Es wäre nichts Ungewöhnliches. Dass Korruption im russischen Strafvollzug ein Problem ist, räumen selbst Mitarbeiter der Behörde ein. Hin und wieder kommen sogar Fälle vor Gericht.
"Draußen in der Welt geraten sie in Versuchung und Unglück"
Während Wachapow sich noch ereifert, steigt ein Mann in grauem Gewand aus einem Auto. Sergej Mironow ist orthodoxer Geistlicher in der Kolonie. 20 bis 30 Gefangene kämen zu seinen Gottesdiensten, sagt er. "Wenn sie entlassen werden, rufen sie mich an und sagen, ihre beste Zeit sei hier in der Kirche gewesen. Draußen in der Welt geraten sie in Versuchung und Unglück."
Die Gefangenen kämen mit allen Problemen zu ihm, erzählt der Priester. Seiner Ansicht nach müsse sich vor allem eines ändern: "Dass die Häftlinge arbeiten können und dafür einen angemessenen Lohn bekommen." Ruslan Wachapow nickt.

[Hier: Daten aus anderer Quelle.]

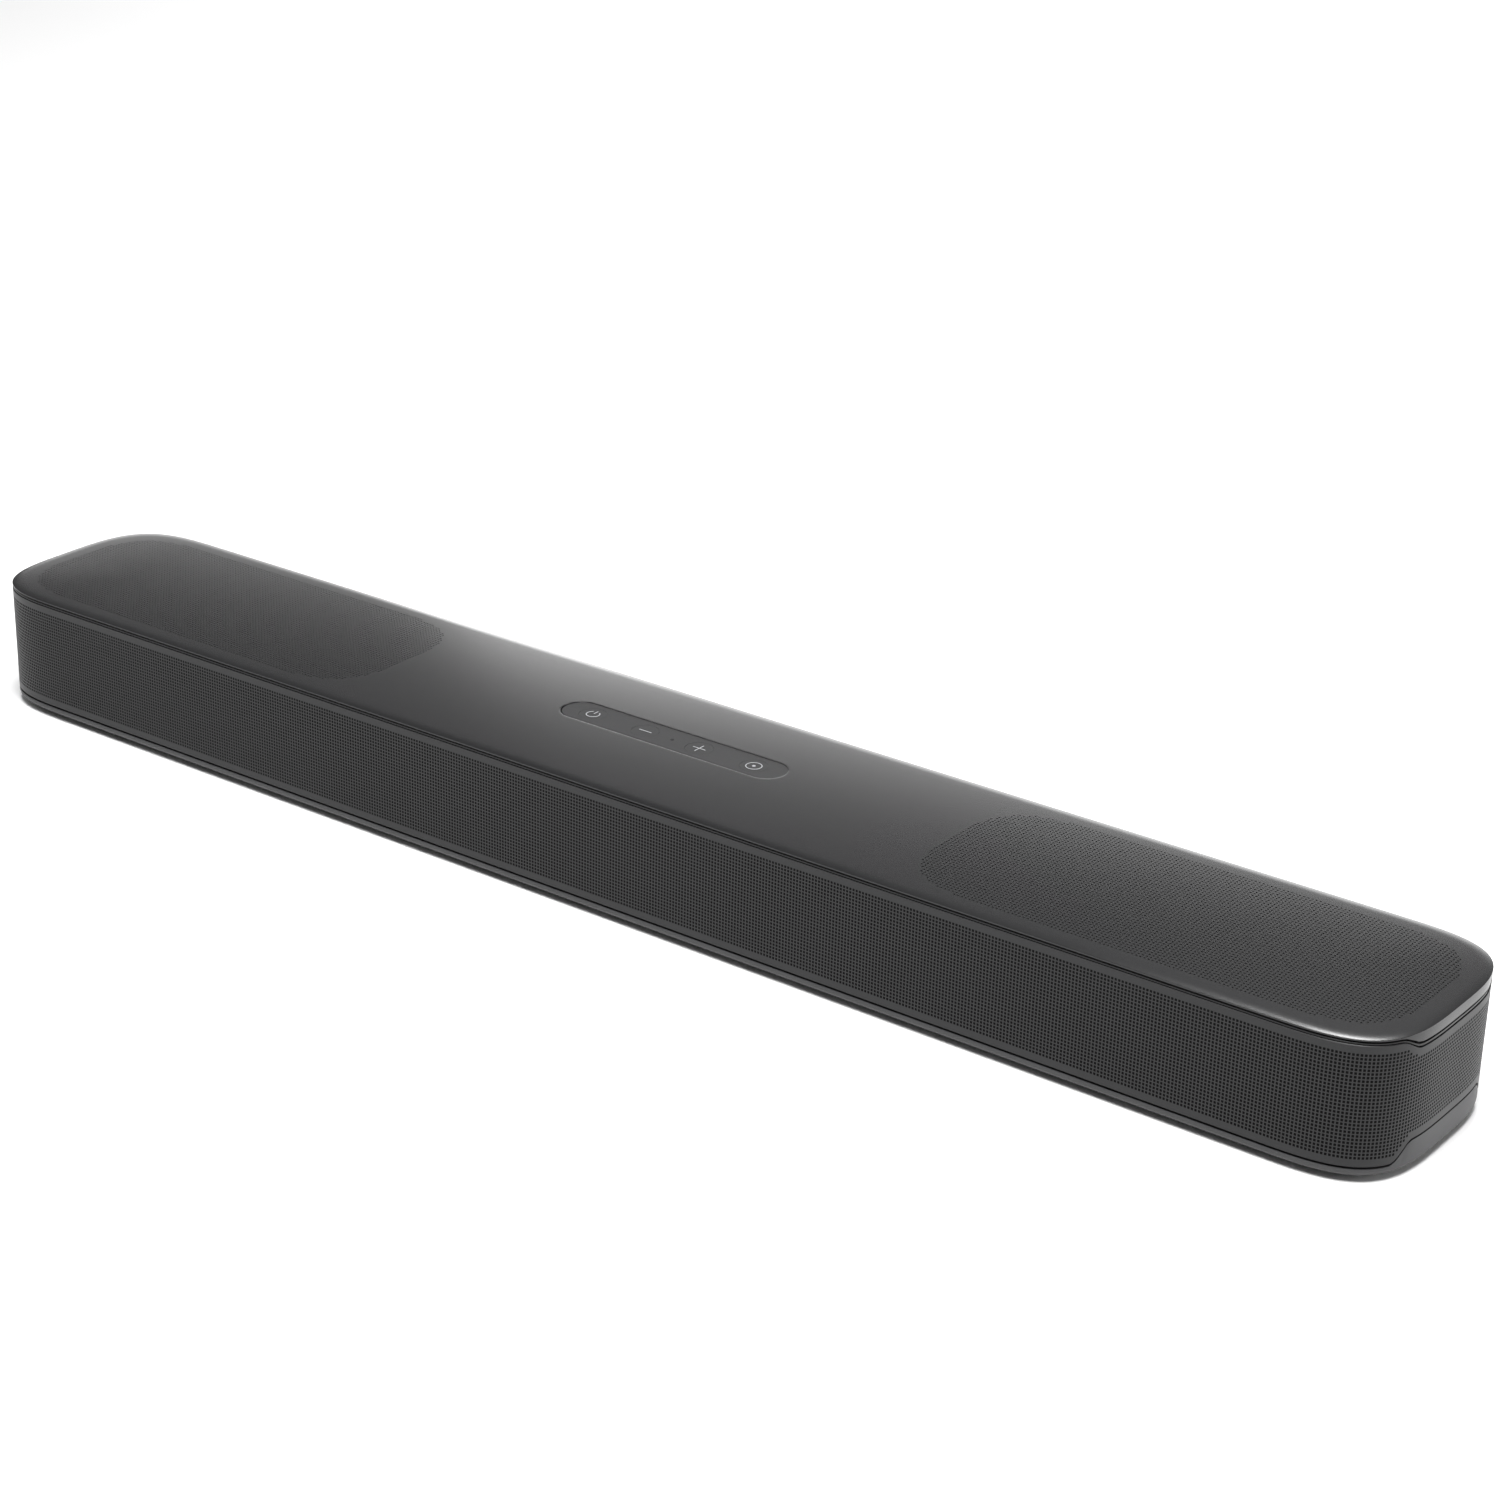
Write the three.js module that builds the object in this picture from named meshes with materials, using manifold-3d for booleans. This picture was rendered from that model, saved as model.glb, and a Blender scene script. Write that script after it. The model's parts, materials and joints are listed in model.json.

Oft zahle die Verwaltung den Häftlingen ihren Lohn einfach nur zum Teil aus.
Nach der Entlassung möglichst nicht betrinken
In diesem Moment gehen zwei Männer an den Gewächshäusern und den Gänsen vorbei Richtung Straße. Beide tragen in der einen Hand eine Tasche, in der anderen eine Zigarette. Ihre Kleidung ist schmutzig, die Hosenbeine schlackern. Der eine hat Schrammen im Gesicht, der andere ein offenbar gebrochenes und schief zusammengewachsenes Nasenbein.
"Wir sind gerade entlassen. Sechs Monate waren es. Meine vierte Haftstrafe. Die Kolonie ist erträglich. Die Haftbedingungen sind okay. Die Beamten schlagen nicht völlig über die Stränge, und das ist die Hauptsache."
Der andere hat diesmal fünf Monate gesessen. Während der Haft hätten sie beide in den Werkstätten gearbeitet, erzählen sie. Viel von ihrem Lohn sei ihnen nicht geblieben. Der eine holt ein paar Scheine aus der Hosentasche: 850 Rubel, umgerechnet rund zwölf Euro.
"Natürlich sind die verpflichtet, mehr zu zahlen, aber das heißt nicht, dass sie es auch tun. Das System ist so. Für die Heimfahrt wird es reichen." Beide haben eine mehrstündige Busfahrt vor sich. Und dann? "Erst mal nach Hause fahren. Sich möglichst nicht betrinken. Und dann arbeiten, ehe sie dich wieder einlochen."